## Given data

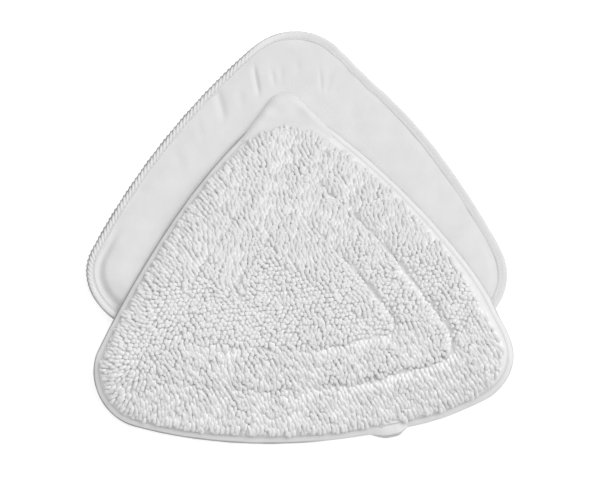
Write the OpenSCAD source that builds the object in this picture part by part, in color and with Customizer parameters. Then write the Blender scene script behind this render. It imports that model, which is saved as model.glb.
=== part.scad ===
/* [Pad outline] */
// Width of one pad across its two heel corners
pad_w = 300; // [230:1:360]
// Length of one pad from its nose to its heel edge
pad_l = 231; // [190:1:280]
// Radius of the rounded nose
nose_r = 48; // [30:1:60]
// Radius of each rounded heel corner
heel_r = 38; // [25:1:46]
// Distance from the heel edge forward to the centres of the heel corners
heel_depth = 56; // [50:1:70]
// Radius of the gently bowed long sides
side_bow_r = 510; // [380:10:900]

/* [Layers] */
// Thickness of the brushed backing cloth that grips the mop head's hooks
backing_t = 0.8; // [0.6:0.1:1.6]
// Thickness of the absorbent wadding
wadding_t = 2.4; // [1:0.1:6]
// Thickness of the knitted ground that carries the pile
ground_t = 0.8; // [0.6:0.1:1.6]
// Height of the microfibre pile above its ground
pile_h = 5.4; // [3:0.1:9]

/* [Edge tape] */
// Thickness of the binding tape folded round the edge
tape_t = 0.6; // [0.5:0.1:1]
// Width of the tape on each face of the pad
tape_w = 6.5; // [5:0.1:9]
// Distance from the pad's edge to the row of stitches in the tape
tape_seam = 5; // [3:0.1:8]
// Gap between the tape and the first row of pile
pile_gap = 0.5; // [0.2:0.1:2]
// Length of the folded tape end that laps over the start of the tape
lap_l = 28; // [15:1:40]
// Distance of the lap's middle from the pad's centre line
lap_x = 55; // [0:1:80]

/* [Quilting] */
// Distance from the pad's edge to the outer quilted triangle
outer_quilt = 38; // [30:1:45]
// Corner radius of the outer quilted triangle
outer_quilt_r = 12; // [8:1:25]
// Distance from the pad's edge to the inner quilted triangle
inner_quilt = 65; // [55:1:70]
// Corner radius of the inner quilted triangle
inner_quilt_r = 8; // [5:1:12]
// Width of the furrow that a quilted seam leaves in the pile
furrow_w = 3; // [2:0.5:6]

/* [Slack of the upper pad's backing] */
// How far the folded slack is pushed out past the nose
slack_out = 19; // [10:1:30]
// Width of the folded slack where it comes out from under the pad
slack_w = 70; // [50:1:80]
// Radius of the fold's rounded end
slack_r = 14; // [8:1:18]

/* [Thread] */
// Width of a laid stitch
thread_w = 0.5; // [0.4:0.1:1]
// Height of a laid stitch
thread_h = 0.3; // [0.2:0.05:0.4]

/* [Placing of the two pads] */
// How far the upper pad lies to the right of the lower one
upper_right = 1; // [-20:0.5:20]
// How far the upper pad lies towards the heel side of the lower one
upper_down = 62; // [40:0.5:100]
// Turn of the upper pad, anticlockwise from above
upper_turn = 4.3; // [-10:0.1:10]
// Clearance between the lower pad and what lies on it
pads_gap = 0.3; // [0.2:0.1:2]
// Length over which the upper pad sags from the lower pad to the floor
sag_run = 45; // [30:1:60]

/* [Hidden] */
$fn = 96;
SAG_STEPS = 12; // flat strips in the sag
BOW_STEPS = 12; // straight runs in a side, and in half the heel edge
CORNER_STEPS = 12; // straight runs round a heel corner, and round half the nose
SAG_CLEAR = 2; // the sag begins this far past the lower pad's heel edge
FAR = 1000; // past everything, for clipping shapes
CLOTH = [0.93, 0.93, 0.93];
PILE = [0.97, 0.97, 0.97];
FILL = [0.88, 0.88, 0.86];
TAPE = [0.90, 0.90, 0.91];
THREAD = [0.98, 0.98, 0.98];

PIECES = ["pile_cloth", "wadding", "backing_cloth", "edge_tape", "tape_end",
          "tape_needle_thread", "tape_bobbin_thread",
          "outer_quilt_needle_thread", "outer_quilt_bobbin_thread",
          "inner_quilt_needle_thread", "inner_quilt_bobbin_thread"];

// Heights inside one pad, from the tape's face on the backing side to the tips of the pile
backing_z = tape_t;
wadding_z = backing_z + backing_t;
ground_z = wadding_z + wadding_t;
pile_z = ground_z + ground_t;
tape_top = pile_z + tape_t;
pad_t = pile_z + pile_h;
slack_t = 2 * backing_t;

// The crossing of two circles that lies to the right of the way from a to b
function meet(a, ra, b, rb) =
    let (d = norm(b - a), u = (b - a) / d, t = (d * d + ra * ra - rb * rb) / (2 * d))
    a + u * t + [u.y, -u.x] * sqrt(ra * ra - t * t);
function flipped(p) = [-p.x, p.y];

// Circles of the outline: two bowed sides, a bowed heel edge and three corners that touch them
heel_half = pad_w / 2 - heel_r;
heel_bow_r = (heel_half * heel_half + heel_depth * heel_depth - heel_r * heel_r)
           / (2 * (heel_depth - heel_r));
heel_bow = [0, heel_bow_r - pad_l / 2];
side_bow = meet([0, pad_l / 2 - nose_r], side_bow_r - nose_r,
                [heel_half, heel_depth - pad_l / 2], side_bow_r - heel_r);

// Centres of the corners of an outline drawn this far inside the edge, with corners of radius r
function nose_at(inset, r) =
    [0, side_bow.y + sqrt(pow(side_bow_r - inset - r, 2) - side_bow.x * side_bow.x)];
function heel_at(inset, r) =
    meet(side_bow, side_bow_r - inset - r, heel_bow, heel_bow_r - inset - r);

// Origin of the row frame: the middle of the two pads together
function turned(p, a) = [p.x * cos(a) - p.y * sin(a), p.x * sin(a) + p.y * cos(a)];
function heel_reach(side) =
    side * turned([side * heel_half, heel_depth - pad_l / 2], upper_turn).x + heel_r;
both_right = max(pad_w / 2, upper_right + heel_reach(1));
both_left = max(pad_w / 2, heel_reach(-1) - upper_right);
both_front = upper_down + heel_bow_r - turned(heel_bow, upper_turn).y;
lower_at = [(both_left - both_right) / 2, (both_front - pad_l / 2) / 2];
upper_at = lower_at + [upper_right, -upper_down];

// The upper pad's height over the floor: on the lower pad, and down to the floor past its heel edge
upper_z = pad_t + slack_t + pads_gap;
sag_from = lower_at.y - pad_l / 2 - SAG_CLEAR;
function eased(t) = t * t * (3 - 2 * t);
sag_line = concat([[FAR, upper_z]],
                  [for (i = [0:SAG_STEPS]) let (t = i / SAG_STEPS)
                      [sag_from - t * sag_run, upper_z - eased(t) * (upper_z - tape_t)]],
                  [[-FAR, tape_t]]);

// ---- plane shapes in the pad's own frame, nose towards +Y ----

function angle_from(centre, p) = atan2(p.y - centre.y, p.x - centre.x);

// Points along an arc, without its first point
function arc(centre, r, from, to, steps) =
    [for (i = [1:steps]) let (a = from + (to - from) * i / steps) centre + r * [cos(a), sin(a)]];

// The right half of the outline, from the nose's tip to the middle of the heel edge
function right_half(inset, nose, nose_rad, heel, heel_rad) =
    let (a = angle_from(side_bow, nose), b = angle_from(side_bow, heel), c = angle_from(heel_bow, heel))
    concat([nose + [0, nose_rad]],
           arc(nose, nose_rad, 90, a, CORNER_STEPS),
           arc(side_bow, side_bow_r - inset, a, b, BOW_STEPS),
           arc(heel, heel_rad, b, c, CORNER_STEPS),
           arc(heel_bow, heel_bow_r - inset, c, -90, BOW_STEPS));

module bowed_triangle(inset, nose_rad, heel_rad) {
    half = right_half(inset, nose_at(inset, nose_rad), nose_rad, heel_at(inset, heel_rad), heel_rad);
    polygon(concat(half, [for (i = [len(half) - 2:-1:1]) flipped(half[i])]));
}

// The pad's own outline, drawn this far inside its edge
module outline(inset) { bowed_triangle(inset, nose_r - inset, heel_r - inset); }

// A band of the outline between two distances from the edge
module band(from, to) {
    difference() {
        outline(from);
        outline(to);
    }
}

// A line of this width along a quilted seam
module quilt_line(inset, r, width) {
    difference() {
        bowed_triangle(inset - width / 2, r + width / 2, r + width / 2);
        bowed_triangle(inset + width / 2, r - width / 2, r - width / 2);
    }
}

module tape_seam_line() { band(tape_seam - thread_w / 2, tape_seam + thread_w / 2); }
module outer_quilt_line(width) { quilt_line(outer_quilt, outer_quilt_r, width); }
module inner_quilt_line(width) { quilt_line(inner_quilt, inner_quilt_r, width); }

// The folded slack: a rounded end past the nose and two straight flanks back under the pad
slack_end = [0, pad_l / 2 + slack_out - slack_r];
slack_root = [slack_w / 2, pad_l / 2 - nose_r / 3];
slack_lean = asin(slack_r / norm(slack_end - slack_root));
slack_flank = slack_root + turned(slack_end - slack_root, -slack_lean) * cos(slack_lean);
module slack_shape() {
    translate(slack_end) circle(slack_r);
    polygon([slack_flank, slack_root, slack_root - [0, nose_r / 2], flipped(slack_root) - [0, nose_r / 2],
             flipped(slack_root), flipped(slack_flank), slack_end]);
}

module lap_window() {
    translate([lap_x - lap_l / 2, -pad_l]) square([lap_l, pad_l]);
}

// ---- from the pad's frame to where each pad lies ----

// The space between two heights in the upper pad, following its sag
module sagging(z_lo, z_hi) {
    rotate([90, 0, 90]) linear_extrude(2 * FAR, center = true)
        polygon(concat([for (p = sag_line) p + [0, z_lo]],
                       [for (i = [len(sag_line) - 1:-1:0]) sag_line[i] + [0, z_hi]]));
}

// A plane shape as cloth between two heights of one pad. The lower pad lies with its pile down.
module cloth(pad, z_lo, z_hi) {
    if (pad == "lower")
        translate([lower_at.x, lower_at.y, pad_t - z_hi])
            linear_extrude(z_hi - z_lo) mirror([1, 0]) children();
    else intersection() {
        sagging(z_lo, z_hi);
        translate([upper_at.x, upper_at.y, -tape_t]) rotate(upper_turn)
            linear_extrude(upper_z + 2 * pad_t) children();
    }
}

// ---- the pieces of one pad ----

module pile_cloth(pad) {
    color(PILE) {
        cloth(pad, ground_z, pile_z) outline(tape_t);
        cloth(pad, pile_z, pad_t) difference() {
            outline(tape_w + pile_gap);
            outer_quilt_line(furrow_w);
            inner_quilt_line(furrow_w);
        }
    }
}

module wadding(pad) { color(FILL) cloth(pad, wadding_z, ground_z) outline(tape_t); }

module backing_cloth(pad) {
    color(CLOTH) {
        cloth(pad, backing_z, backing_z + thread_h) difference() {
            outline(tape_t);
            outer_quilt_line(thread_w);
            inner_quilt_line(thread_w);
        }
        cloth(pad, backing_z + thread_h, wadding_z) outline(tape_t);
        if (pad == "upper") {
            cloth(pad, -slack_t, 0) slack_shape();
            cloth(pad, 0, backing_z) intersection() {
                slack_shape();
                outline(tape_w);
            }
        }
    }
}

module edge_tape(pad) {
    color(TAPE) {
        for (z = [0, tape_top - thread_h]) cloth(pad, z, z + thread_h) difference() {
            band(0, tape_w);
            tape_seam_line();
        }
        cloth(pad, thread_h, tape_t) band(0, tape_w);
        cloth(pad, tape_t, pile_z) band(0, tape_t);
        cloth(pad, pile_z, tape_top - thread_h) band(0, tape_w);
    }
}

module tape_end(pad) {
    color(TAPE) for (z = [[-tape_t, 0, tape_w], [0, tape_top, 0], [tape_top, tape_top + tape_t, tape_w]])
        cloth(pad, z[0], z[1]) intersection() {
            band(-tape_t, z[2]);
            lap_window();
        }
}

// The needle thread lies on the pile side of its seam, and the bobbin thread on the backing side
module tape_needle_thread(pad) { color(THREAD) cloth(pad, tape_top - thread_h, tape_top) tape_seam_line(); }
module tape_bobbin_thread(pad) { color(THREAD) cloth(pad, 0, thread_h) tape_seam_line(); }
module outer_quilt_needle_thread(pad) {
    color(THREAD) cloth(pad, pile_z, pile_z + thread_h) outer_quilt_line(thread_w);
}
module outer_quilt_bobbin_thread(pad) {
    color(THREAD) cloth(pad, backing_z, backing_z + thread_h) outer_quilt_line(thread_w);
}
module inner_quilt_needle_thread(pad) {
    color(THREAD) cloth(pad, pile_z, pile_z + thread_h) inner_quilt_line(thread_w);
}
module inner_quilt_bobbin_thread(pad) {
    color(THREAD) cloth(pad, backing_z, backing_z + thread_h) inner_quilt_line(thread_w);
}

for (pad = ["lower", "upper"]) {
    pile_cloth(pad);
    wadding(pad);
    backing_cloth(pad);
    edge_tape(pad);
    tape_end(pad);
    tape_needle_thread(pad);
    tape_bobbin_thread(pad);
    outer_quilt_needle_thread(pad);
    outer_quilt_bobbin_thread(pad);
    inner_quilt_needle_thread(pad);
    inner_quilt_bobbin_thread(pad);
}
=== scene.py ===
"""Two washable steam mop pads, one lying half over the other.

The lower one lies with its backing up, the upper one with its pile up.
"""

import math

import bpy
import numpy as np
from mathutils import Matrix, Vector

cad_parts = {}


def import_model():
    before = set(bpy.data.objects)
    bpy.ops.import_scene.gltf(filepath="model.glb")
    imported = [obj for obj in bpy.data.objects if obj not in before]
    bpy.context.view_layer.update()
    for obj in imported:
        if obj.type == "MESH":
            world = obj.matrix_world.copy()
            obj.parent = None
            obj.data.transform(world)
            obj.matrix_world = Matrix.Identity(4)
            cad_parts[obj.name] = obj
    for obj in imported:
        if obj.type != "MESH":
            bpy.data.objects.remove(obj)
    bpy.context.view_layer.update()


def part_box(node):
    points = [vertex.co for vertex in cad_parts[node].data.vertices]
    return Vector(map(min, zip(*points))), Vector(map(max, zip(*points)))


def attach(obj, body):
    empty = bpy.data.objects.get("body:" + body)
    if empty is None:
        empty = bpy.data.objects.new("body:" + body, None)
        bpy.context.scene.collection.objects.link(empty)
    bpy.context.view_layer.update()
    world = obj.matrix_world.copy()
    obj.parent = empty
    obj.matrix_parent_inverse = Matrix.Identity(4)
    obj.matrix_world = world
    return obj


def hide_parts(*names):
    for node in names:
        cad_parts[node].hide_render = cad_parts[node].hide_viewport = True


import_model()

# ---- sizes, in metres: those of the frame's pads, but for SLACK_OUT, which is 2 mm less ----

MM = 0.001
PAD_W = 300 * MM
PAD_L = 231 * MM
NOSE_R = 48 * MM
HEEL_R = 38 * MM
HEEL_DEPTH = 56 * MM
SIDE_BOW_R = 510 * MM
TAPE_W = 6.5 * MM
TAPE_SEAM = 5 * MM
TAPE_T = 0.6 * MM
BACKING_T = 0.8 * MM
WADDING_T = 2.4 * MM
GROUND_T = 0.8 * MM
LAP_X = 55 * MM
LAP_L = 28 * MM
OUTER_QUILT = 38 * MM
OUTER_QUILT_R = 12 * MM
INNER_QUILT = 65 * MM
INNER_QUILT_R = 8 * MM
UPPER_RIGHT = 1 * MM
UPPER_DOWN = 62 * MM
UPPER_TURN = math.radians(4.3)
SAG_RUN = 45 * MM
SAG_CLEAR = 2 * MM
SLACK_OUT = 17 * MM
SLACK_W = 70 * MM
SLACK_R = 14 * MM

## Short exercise
Using the material above, copy every line in which the string "before" occurs.

## Output
    before = set(bpy.data.objects)
    imported = [obj for obj in bpy.data.objects if obj not in before]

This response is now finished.